*RECORD EXCERPTS:*
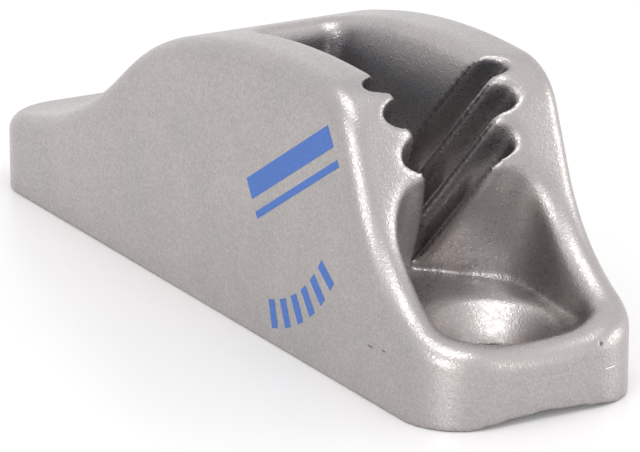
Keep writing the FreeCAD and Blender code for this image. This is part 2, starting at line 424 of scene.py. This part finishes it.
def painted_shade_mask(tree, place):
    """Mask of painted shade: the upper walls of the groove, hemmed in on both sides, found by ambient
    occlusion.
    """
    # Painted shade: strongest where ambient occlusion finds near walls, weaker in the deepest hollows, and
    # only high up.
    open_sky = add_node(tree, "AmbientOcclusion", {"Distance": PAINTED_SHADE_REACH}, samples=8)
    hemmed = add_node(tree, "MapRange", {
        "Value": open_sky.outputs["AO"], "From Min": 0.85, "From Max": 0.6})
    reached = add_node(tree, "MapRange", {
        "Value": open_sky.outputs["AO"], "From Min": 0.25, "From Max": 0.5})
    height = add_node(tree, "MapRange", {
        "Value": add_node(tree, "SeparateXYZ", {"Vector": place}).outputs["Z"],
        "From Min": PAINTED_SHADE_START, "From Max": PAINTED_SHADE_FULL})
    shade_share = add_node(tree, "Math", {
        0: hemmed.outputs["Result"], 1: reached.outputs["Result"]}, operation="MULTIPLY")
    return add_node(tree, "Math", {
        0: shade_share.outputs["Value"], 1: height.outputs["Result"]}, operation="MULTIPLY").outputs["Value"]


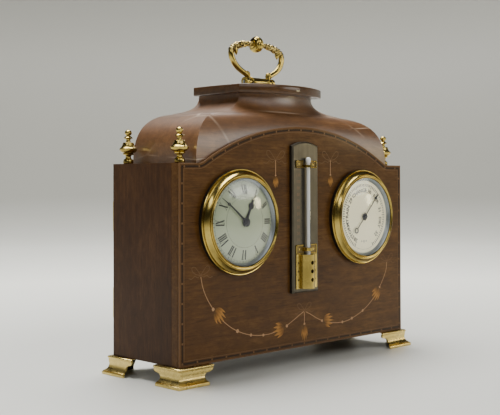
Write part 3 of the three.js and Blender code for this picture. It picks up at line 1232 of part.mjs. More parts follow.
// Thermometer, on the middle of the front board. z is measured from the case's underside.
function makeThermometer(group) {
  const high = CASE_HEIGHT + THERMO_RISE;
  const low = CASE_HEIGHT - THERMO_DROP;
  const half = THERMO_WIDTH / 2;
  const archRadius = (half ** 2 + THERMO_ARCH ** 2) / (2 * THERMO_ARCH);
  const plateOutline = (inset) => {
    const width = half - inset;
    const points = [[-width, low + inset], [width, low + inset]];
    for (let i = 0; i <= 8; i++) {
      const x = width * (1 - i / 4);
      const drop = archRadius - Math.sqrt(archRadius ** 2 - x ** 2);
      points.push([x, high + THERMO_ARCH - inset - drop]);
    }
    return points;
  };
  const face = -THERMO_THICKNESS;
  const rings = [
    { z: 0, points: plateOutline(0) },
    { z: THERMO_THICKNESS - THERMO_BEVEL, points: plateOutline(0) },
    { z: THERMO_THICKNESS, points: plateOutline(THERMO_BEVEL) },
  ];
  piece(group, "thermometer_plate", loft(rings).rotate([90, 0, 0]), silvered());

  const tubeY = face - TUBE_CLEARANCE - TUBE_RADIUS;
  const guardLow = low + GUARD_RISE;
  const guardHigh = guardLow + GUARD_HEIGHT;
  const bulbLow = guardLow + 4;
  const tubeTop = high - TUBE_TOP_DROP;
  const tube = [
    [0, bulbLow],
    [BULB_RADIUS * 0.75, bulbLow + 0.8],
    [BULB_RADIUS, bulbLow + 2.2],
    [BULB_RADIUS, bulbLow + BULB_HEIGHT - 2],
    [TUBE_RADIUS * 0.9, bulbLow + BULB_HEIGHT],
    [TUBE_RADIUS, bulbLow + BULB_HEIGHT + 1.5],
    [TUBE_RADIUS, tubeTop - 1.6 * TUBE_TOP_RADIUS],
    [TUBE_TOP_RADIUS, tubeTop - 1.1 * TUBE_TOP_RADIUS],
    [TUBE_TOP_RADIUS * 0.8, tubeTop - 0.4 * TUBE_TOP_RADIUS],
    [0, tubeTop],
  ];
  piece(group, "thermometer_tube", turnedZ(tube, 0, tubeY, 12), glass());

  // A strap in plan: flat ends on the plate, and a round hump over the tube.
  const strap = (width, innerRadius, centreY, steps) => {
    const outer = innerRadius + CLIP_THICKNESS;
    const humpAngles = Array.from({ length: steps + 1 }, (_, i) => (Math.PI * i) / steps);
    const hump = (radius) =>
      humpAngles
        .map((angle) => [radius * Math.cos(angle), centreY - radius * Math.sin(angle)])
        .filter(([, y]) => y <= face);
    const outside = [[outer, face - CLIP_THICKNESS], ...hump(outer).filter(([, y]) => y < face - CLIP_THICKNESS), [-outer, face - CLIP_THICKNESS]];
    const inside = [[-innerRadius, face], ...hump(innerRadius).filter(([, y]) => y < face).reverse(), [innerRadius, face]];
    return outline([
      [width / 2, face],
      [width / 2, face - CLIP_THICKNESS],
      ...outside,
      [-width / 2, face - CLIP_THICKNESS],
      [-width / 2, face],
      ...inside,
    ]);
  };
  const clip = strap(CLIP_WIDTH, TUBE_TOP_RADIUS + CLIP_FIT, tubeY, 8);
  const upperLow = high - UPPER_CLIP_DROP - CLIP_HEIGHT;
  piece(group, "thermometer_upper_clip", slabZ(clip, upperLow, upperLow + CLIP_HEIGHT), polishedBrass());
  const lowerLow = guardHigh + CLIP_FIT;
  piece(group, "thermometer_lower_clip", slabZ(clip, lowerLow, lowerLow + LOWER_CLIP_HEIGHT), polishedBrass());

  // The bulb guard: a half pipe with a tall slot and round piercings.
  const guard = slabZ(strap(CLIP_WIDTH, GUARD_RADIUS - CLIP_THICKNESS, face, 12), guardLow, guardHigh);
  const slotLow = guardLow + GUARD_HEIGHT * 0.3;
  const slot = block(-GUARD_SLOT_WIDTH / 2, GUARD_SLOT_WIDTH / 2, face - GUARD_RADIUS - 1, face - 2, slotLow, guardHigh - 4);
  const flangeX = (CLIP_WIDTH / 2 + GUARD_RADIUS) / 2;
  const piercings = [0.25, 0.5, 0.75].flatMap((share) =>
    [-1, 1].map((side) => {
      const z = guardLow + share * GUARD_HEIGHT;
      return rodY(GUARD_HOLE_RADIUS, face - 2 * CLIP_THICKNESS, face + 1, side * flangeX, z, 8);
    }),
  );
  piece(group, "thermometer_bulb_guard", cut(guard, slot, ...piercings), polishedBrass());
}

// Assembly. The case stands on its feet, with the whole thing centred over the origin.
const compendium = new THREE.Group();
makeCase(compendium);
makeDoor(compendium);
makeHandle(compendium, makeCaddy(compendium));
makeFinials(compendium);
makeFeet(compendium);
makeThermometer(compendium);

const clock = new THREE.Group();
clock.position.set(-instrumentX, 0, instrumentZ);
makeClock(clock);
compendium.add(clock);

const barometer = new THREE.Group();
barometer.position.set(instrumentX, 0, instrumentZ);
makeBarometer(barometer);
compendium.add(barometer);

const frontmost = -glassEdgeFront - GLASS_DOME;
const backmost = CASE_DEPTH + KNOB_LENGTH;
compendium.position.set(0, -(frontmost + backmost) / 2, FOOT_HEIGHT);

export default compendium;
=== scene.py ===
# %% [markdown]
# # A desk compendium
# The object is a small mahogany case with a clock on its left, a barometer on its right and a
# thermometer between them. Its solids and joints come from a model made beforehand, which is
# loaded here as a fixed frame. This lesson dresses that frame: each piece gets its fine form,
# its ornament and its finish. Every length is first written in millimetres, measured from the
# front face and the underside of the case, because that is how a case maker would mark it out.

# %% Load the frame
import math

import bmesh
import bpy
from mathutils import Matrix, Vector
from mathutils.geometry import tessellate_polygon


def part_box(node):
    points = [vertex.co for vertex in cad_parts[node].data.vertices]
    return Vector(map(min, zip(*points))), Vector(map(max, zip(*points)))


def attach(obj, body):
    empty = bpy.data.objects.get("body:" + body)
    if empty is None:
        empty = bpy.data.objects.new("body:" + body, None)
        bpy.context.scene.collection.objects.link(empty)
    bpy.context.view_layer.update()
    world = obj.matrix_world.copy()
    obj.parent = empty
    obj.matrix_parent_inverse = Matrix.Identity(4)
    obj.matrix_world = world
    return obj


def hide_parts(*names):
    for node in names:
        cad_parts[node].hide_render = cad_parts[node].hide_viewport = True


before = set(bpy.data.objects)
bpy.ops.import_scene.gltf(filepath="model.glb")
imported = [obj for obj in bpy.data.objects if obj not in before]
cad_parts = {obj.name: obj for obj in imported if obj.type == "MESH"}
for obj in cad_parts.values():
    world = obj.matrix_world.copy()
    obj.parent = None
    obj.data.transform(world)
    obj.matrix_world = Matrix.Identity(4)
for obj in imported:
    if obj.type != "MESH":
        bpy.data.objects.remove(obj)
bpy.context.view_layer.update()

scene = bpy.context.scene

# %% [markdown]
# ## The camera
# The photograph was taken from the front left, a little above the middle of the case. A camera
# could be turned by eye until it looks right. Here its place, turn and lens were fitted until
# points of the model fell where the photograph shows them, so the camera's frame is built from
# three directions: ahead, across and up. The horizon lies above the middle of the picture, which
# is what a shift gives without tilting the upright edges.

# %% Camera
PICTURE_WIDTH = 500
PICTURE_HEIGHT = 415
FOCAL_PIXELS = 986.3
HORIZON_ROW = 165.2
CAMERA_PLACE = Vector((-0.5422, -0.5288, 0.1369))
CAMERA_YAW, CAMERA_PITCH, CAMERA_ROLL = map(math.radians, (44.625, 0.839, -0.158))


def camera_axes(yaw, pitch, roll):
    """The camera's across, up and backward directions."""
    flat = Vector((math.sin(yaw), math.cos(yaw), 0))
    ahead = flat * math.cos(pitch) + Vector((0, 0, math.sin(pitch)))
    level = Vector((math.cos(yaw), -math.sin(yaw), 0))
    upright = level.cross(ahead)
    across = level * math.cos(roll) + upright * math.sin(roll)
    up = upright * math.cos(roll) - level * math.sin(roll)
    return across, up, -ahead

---

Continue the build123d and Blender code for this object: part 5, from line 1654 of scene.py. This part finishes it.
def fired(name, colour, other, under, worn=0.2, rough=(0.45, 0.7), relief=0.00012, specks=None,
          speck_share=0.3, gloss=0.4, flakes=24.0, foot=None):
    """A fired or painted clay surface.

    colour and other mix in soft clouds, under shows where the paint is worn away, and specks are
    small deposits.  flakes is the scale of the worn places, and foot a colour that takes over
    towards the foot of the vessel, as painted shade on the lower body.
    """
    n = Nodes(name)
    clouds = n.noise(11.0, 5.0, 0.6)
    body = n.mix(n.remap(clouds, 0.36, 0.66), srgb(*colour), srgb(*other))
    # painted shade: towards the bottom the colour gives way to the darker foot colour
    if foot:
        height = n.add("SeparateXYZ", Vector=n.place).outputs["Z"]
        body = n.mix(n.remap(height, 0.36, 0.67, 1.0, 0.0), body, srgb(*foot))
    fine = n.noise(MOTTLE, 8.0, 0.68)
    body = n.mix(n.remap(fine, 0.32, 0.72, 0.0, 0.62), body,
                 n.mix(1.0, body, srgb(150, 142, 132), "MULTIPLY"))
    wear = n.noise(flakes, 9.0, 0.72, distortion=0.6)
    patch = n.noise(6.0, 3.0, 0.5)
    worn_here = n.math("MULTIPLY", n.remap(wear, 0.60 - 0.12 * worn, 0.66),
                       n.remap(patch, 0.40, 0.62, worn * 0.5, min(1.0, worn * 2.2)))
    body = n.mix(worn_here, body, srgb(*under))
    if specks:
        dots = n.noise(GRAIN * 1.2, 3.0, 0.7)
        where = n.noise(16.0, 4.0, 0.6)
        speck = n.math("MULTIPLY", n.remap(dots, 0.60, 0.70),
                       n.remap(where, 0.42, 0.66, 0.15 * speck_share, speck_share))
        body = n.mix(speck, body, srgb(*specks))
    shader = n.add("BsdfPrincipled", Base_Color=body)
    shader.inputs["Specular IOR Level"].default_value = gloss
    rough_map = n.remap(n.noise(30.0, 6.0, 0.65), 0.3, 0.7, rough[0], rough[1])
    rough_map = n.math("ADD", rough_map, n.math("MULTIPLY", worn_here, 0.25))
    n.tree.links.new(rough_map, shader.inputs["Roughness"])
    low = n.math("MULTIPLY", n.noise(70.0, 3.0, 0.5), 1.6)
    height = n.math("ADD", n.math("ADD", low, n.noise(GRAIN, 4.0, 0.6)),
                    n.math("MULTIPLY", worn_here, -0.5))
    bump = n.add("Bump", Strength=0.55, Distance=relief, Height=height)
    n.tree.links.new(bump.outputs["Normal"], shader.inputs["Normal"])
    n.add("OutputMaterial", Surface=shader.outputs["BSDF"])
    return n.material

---

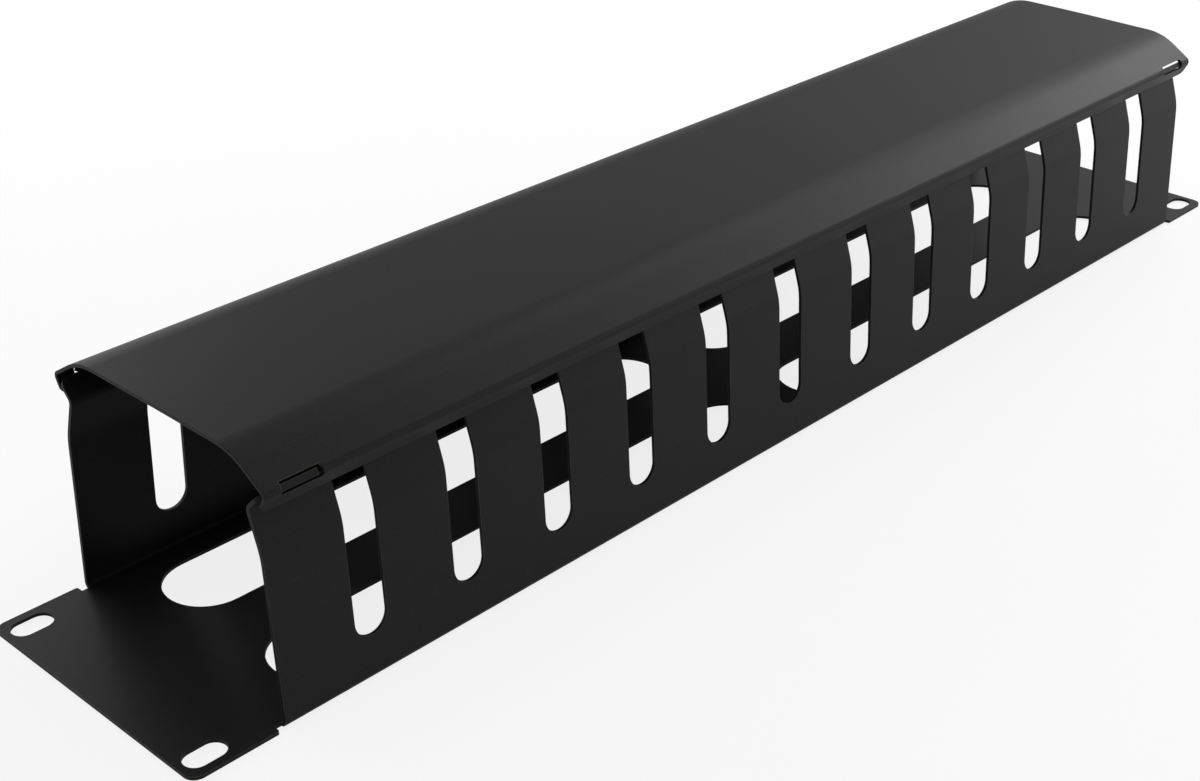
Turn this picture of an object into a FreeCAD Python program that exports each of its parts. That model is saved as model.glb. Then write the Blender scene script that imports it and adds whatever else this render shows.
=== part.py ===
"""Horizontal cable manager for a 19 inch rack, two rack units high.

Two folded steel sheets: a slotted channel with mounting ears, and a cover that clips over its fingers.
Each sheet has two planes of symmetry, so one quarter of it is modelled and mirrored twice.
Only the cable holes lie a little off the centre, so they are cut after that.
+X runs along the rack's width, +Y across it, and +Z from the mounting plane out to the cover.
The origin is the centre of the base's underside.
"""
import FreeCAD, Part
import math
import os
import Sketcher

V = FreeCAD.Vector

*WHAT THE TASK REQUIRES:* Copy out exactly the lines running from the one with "const frontmost = -glassEdgeFront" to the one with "points = [vertex.co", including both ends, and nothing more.

*COMPLETED EXERCISE:*
const frontmost = -glassEdgeFront - GLASS_DOME;
const backmost = CASE_DEPTH + KNOB_LENGTH;
compendium.position.set(0, -(frontmost + backmost) / 2, FOOT_HEIGHT);

export default compendium;
=== scene.py ===
# %% [markdown]
# # A desk compendium
# The object is a small mahogany case with a clock on its left, a barometer on its right and a
# thermometer between them. Its solids and joints come from a model made beforehand, which is
# loaded here as a fixed frame. This lesson dresses that frame: each piece gets its fine form,
# its ornament and its finish. Every length is first written in millimetres, measured from the
# front face and the underside of the case, because that is how a case maker would mark it out.

# %% Load the frame
import math

import bmesh
import bpy
from mathutils import Matrix, Vector
from mathutils.geometry import tessellate_polygon


def part_box(node):
    points = [vertex.co for vertex in cad_parts[node].data.vertices]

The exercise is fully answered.